Hagy helped lead Ephrata to its first L-L title in 2003 and played Division I baseball at Rhode Island.

"We're always trying to infuse younger guys into the system," Shelley said. "I see no reason to keep a kid on the JV team as a ninth grader if he can compete on the varsity level. And if I do bring him up, he'll play."

The careers of Hagy, Reid Martin and Brok Martin, Lowrie and now Larusso are proof of that.

What sets the latter apart from other freshmen in the L-L Baseball League is what Shelley calls Larusso's "special hands."

Said Shelley, "He's got quick hands, D-I hands. His hands are already at the level where we aren't going to improve him much."

Happily for the Mounts, Larusso is likely to improve on his own.

"He loves the game," Shelley said. "It's the only sport he plays."

Larusso showed early last season that he not only had the skill to start on the varsity, he also had the will.

"He's a quiet kid but he has the demeanor to play at this level," Shelley said. "He showed he was not going to back down from the competition.

"Paul was one of the reasons we were able to compete for the section and league titles. He's very steady and will make a highlight play or two. He has room to improve, especially at the plate, but he's a special player."

The Mounts have a few of those. Their starting lineup for today's L-L opener at War Memorial against Solanco looks like the one they put on the field at Clipper Magazine Stadium for the L-L championship game against Manheim Central last May.

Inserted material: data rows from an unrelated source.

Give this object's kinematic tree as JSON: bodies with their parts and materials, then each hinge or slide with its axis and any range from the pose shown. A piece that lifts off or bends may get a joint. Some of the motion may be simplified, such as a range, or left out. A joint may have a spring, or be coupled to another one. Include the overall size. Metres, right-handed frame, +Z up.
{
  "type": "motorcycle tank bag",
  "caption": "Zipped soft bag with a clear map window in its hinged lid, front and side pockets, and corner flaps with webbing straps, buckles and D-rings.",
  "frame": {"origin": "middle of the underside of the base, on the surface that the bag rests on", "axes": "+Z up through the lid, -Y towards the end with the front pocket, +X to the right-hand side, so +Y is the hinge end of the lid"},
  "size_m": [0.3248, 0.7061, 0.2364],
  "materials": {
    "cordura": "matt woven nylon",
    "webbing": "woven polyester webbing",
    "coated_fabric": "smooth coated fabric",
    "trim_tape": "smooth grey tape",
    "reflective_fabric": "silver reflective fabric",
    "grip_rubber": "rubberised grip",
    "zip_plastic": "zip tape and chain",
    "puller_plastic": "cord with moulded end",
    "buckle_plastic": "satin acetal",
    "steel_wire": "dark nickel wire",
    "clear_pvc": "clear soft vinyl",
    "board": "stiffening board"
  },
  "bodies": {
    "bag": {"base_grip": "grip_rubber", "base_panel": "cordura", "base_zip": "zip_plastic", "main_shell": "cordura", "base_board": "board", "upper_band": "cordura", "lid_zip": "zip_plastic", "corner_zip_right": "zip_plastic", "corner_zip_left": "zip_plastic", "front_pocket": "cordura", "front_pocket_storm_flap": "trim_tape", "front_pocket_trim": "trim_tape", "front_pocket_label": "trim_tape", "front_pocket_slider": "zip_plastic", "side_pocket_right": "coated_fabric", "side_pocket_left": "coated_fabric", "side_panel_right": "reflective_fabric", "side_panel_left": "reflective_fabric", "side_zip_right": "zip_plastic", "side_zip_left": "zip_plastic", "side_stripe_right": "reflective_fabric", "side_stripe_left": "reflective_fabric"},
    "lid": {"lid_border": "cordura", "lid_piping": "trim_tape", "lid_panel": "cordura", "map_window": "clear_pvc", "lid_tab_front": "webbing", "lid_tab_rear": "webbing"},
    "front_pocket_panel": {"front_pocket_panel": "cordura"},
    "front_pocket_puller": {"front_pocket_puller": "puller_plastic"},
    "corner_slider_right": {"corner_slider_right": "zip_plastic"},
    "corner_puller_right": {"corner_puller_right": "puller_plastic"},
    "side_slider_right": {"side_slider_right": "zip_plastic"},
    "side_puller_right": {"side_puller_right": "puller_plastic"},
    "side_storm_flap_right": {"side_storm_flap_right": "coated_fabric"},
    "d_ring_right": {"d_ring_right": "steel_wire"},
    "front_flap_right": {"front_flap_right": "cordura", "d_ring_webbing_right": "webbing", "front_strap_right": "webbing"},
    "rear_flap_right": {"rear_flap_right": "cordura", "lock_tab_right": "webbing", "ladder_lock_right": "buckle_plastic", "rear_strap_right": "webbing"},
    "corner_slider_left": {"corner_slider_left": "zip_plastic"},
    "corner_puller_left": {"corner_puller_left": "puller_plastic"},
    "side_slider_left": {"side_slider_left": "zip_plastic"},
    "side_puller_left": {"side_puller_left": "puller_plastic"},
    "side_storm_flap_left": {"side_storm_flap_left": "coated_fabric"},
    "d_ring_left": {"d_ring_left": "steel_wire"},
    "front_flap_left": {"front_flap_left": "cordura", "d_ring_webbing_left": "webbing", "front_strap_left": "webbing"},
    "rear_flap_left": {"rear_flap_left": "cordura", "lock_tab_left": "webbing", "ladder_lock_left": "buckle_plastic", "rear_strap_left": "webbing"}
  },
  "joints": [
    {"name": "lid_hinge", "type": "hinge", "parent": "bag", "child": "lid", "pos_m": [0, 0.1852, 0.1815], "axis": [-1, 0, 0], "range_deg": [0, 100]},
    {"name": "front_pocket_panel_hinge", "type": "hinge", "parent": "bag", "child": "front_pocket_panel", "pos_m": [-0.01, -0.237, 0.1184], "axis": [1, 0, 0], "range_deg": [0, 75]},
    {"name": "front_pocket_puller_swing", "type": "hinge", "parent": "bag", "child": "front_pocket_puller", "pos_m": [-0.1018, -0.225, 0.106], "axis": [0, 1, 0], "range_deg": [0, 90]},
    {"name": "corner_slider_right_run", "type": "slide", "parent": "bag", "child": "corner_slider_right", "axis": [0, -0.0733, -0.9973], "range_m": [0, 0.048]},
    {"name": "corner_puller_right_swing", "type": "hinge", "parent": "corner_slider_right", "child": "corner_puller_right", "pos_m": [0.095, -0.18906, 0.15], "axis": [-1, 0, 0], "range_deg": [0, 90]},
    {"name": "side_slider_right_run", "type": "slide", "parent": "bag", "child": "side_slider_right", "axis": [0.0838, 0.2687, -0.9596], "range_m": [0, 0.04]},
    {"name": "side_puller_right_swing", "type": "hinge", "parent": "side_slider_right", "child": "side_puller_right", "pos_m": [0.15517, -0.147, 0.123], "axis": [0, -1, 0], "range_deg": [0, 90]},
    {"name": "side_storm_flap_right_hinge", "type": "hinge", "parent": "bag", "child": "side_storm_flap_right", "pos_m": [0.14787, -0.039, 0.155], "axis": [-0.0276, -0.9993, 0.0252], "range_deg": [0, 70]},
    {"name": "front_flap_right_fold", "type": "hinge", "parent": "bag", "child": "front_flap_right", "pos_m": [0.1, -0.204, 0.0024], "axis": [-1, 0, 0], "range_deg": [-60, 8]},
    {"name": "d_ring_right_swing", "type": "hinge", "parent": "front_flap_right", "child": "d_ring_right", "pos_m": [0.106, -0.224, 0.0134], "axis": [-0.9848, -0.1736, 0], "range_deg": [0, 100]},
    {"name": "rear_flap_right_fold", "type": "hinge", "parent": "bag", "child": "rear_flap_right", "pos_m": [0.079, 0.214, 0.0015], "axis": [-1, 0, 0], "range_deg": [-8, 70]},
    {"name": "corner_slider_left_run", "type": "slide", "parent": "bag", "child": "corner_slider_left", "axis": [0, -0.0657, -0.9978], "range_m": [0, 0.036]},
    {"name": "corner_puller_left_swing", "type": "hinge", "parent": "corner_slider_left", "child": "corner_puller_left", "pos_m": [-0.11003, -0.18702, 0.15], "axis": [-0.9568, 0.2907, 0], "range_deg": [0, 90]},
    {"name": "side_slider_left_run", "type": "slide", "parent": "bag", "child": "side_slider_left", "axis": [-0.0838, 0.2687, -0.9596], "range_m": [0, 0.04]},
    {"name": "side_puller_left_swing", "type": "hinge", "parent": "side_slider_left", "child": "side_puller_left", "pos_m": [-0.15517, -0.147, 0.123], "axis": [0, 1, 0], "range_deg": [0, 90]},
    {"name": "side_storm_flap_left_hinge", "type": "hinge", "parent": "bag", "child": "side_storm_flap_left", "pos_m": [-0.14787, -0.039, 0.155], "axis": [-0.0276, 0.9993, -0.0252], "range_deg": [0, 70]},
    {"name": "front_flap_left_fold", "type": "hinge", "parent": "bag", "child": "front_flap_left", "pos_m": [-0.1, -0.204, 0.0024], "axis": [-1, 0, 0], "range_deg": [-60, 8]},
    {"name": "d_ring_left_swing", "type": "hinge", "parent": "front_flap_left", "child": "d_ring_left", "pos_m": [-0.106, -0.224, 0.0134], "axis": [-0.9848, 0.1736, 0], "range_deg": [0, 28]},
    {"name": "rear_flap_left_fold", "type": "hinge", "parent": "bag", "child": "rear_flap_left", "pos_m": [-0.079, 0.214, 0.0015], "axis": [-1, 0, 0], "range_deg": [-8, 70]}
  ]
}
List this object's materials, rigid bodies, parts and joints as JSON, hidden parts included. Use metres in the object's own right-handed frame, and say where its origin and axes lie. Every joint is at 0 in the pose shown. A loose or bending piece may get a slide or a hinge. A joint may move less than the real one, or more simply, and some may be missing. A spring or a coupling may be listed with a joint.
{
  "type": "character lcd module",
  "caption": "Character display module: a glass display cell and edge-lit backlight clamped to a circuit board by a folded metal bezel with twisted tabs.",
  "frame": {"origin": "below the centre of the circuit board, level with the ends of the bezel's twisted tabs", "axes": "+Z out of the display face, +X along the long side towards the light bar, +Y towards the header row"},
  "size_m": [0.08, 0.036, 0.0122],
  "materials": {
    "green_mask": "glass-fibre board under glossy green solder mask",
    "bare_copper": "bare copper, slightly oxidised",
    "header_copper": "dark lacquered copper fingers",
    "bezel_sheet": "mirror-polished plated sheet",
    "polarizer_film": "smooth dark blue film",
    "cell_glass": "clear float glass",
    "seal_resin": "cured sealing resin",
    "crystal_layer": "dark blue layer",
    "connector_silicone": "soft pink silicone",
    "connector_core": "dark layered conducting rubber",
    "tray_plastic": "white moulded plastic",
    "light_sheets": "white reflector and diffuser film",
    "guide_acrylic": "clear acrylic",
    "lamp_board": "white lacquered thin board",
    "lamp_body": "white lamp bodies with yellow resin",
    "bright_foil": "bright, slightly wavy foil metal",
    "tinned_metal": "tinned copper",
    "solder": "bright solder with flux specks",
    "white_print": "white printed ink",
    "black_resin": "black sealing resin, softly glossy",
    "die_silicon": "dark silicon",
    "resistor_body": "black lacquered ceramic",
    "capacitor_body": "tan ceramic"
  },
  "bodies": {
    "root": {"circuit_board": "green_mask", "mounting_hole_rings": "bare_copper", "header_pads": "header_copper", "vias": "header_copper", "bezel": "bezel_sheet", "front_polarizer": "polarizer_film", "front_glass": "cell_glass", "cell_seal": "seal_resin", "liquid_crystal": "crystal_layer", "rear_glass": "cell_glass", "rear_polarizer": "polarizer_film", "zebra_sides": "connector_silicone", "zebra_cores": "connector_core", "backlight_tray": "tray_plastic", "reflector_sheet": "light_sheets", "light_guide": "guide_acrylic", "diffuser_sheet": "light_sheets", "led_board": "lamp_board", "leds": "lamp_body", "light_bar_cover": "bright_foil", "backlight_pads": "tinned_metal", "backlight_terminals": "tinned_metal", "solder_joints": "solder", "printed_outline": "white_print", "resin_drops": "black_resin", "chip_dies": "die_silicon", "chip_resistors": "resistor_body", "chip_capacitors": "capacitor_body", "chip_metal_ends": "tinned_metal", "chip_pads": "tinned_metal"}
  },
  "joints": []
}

Tim Murray, the left fielder and leadoff hitter, is one of five L-L all-stars Shelley will put on the diamond. First baseman Andre Hoover and second baseman Brok Martin give Ephrata an all-star tandem on the right side of their infield. The latter, an all-league star, bats cleanup.

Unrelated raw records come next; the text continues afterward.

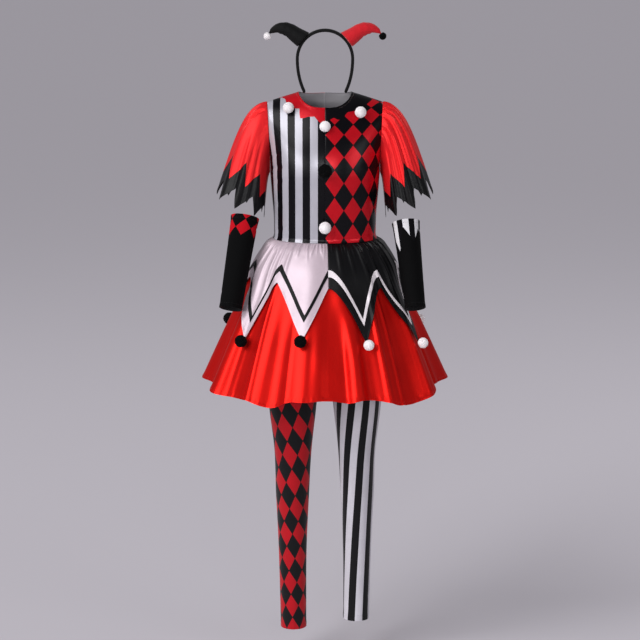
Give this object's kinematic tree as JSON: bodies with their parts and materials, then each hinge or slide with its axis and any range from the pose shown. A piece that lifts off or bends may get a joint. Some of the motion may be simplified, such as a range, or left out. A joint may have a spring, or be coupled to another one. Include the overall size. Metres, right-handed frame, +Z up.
{
  "type": "clown costume",
  "caption": "Jester-style clown costume in worn shape: short dress with pointed overskirt and pompoms, horned headband, arm warmers and patterned leggings.",
  "frame": {"origin": "midway between the two points where the shoulder seams meet the neckline, where the wearer's shoulders carry the dress", "axes": "+Z up along the wearer, -Y towards the wearer's front, +X towards the wearer's left"},
  "size_m": [0.6631, 0.6164, 1.6588],
  "materials": {
    "red_satin": "polyester satin, red",
    "white_satin": "polyester satin, white",
    "black_satin": "polyester satin, black",
    "striped_satin": "printed polyester, black and white stripes",
    "diamond_satin": "printed polyester, red diamonds on black",
    "black_knit": "stretch knit, black, printed at the top of the arm warmers",
    "striped_knit": "stretch knit, black and white stripes",
    "diamond_knit": "stretch knit, red diamonds on black",
    "black_cloth": "brushed polyester cloth, black",
    "red_cloth": "brushed polyester cloth, red",
    "white_pompom": "acrylic yarn pompom, white",
    "black_pompom": "acrylic yarn pompom, black"
  },
  "bodies": {
    "root": {"arm_warmer_left": "black_knit", "arm_warmer_right": "black_knit", "bodice_back_left": "diamond_satin", "bodice_back_right": "striped_satin", "bodice_front_left": "diamond_satin", "bodice_front_right": "striped_satin", "headband_band": "black_cloth", "horn_left": "red_cloth", "horn_right": "black_cloth", "leggings_left": "striped_knit", "leggings_right": "diamond_knit", "leggings_waistband": "black_knit", "overskirt_left": "black_satin", "overskirt_line_left": "white_satin", "overskirt_line_right": "black_satin", "overskirt_right": "white_satin", "pompom_collar_left": "white_pompom", "pompom_collar_right": "white_pompom", "pompom_front_bottom": "white_pompom", "pompom_front_middle": "black_pompom", "pompom_front_top": "white_pompom", "pompom_horn_left": "black_pompom", "pompom_horn_right": "white_pompom", "pompom_tip_left_1": "white_pompom", "pompom_tip_left_2": "white_pompom", "pompom_tip_left_3": "white_pompom", "pompom_tip_left_4": "white_pompom", "pompom_tip_left_5": "white_pompom", "pompom_tip_right_1": "black_pompom", "pompom_tip_right_2": "black_pompom", "pompom_tip_right_3": "black_pompom", "pompom_tip_right_4": "black_pompom", "pompom_tip_right_5": "black_pompom", "skirt_back": "red_satin", "skirt_front": "red_satin", "sleeve_left": "red_satin", "sleeve_points_left": "black_satin", "sleeve_points_right": "black_satin", "sleeve_right": "red_satin"}
  },
  "joints": []
}
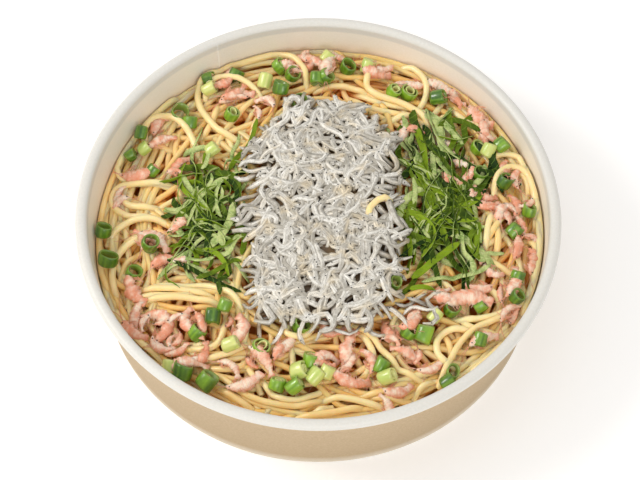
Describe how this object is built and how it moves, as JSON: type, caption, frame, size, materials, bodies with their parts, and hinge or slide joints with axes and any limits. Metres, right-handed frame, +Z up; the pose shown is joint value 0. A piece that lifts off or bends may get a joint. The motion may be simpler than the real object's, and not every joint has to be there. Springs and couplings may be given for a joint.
{
  "type": "pasta aglio e olio",
  "caption": "Round pale paper bowl of thin spaghetti, topped with a band of whitebait, shredded green leaf, small pink shrimps and chopped spring onion.",
  "frame": {"origin": "middle of the bowl's foot, on the surface it stands on", "axes": "+Z up, -Y towards the viewer of the picture, with the band of whitebait running along Y"},
  "size_m": [0.19, 0.19, 0.046],
  "materials": {
    "paper": "uncoated pale paperboard, brown outside and off-white inside and on the rolled rim",
    "pasta": "cooked pasta with a thin film of oil",
    "whitebait": "moist boiled fish",
    "leaf": "fresh leaf, matt with a slight sheen",
    "shrimp": "moist boiled shrimp",
    "spring_onion": "fresh cut onion leaf"
  },
  "bodies": {
    "root": {"bowl": "paper", "pasta": "pasta", "whitebait": "whitebait", "leaf_left": "leaf", "leaf_right": "leaf", "shrimp_01": "shrimp", "shrimp_02": "shrimp", "shrimp_03": "shrimp", "shrimp_04": "shrimp", "shrimp_05": "shrimp", "shrimp_06": "shrimp", "shrimp_07": "shrimp", "shrimp_08": "shrimp", "shrimp_09": "shrimp", "shrimp_10": "shrimp", "shrimp_11": "shrimp", "shrimp_12": "shrimp", "shrimp_13": "shrimp", "shrimp_14": "shrimp", "shrimp_15": "shrimp", "shrimp_16": "shrimp", "shrimp_17": "shrimp", "shrimp_18": "shrimp", "shrimp_19": "shrimp", "shrimp_20": "shrimp", "shrimp_21": "shrimp", "shrimp_22": "shrimp", "shrimp_23": "shrimp", "shrimp_24": "shrimp"}
  },
  "joints": []
}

Designated hitter Branden Rutt and southpaw hurler Dusten Rutt complete the champs' list of returning stars.

"I think the thing that has to be managed at this point is that everybody is aware of your status -- from opponents to supporters -- and that creates expectations," Shelley said.

"Not that we haven't had that respect before. But it precedes you into the ballpark. We're not going to sneak up on anybody. We're going to have to punch them in the nose early."

Sounds like the Mounts might be muscling up after all.